Kennedy’s legacy remains substantial not merely for his actions as Commander-in-Chief, but also due to his notorious private life, as well as the eternally debatable circumstances surrounding his assassination in November 1963.
The Space Race
While the competition between the United States and the Soviet Union could be said to have begun verbally in 1955, 1961 oversaw an explosion in activity, and the largest forward steps for both nations, prior to the giant leap that would take place at the end of the decade.
After success on both sides with all manner of animals, most recently with an American ape at the beginning of the year, in April the Soviets made a household name of cosmonaut Yuri Gagarin, as he became the first human being ever to visit outer space.
America would follow suit less than a month later, but this was a battle that had already been won. In response, President Kennedy promised to win the war, by placing an American man on the moon by the end of the decade. The Americans would of course achieve this in 1969 with the Apollo 11 mission.
The Berlin Crisis
The Berlin Crisis of 1961 began in earnest at the Vienna summit in June, with an ultimatum from Soviet leader Nikita Khrushchev. Khrushchev informed President Kennedy of the USSR’s intention to sign a peace treaty with East Germany, with or without American approval. Kennedy disagreed with the unilateral aspect of the proposal on the grounds of its conflict with the four-power agreement signed at the conclusion of World War II.

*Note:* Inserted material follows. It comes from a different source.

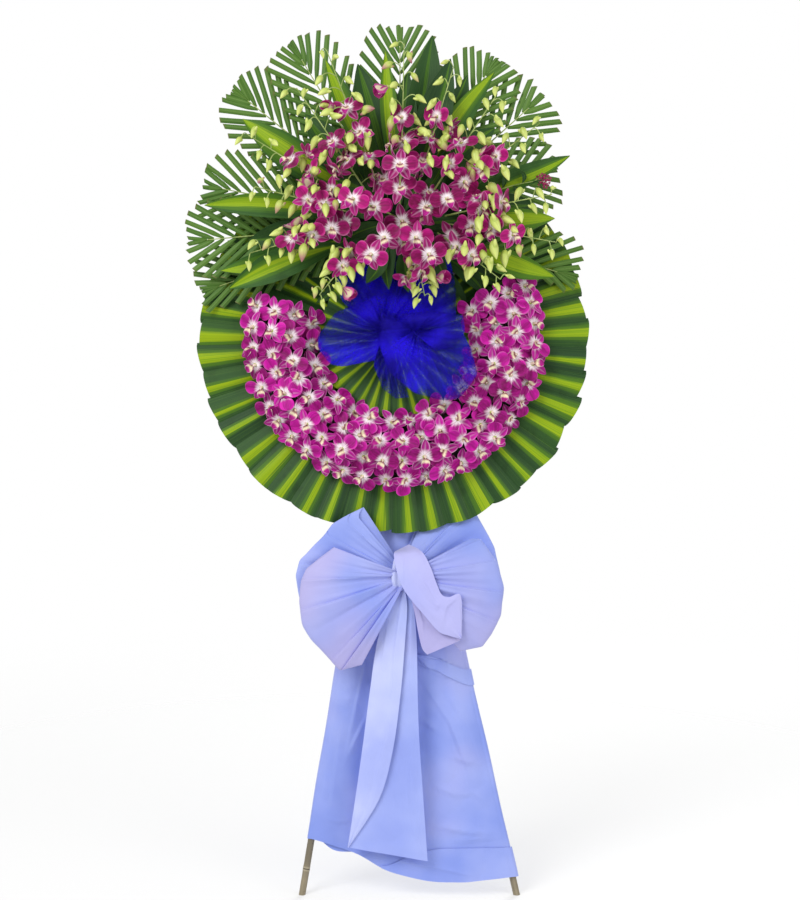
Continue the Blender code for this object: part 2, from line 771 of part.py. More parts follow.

The potential permutations of the lack of overall progress made at the summit would become clearer the following month with Kennedy’s speech outlining plans for bomb shelters should the Soviet Union prompt a nuclear war with their involvement in Berlin.
Ultimately, tensions would culminate on August 13, with the erection of barbed wire and fences by East German troops forming the first segment of what would eventually become the Berlin Wall.